In reality, Gore is the only candidate who has laid down any of the weapons at his disposal. Bush's campaign has vowed to use (in James Baker's words) " whatever remedies we may have," at one point suggesting that it would take its case simultaneously to the Florida legislature, the U.S. Supreme Court, and the House of Representatives. Gore, by contrast, has offered to extend the hand recount to Republican counties, appealed to his allies to blunt their harsher rhetoric, and forsworn efforts to flip electoral college votes on his behalf. It is quite likely, of course, that Gore has done this not out of genuine statesmanship but as a ploy to gain political advantage by seizing the moral high ground.

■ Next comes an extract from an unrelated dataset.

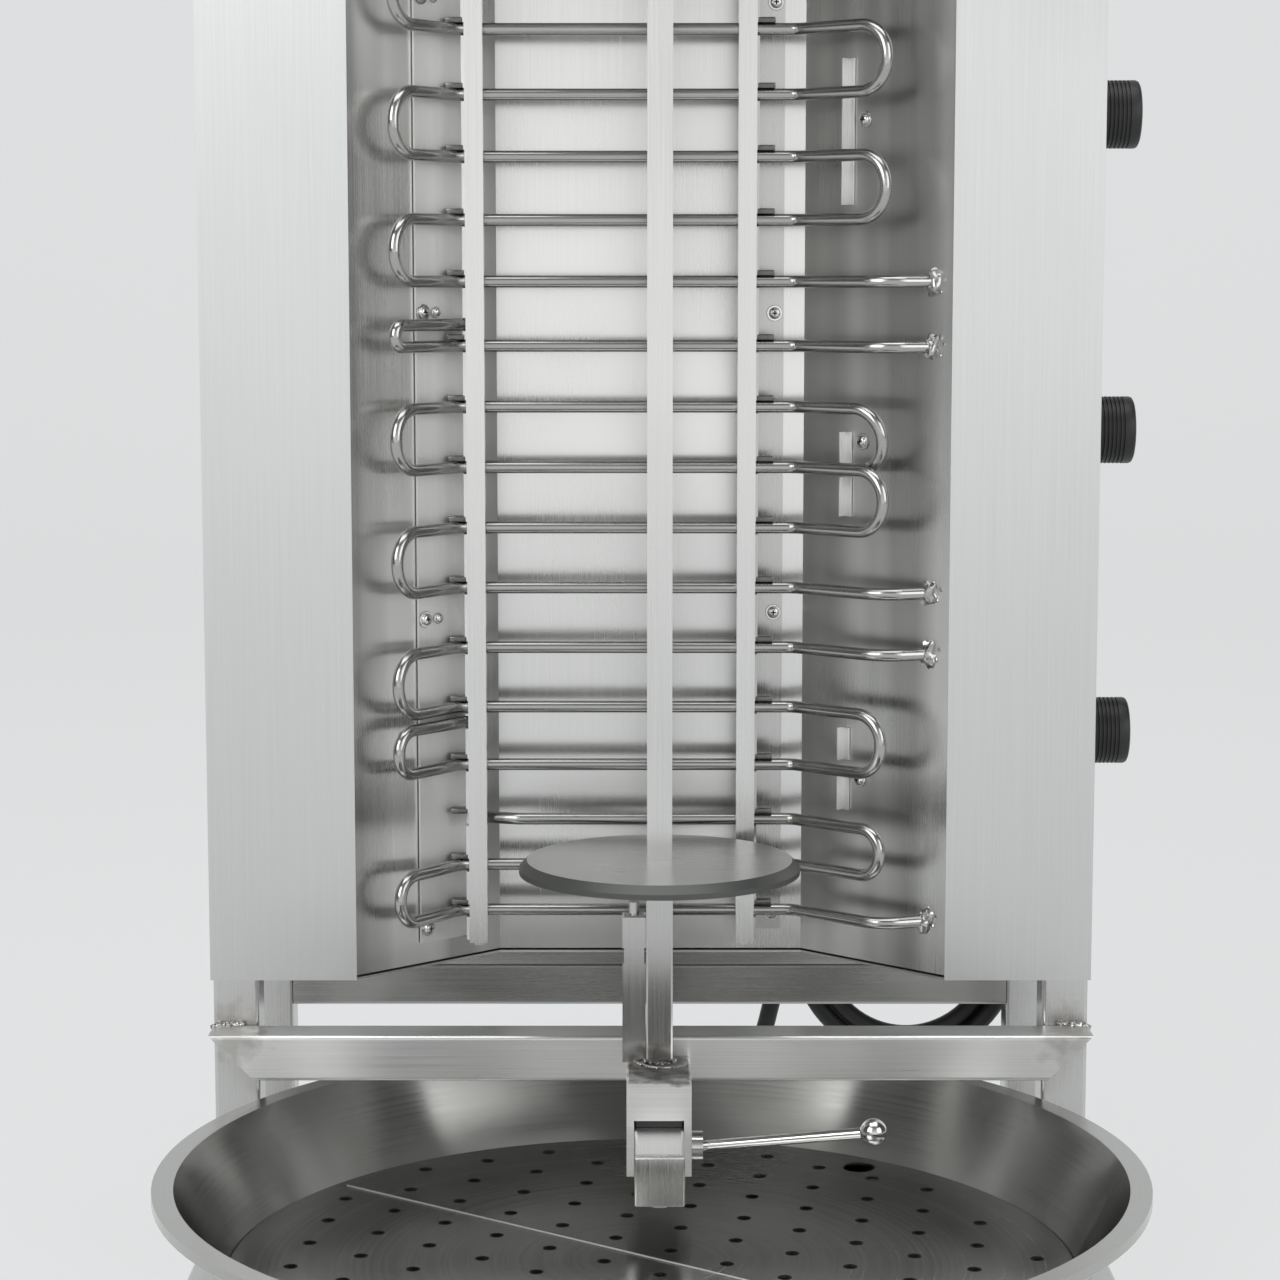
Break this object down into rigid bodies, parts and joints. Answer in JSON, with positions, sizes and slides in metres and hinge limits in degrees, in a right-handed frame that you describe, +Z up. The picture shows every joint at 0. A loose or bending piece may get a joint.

But that's exactly the point: Gore was forced to do so because his supporters, for the most part, demand of him a level of restraint and intellectual consistency that Bush's do not.
Which is why he may lose. Among the talking heads, the prevailing wisdom for the last several years has been that fanaticism does not work as a political strategy. The lesson seemed borne out in the GOP's failures during impeachment and the government shutdown. In the current situation, commentators assured both parties that a dose of magnanimity would reap a public relations benefit outstripping any political cost. And yet Gore, who has come closest to following this advice, seems to be losing not only on the ground but also in the polls. It is comforting to believe that political reward follows from virtue. Alas, it is not always true.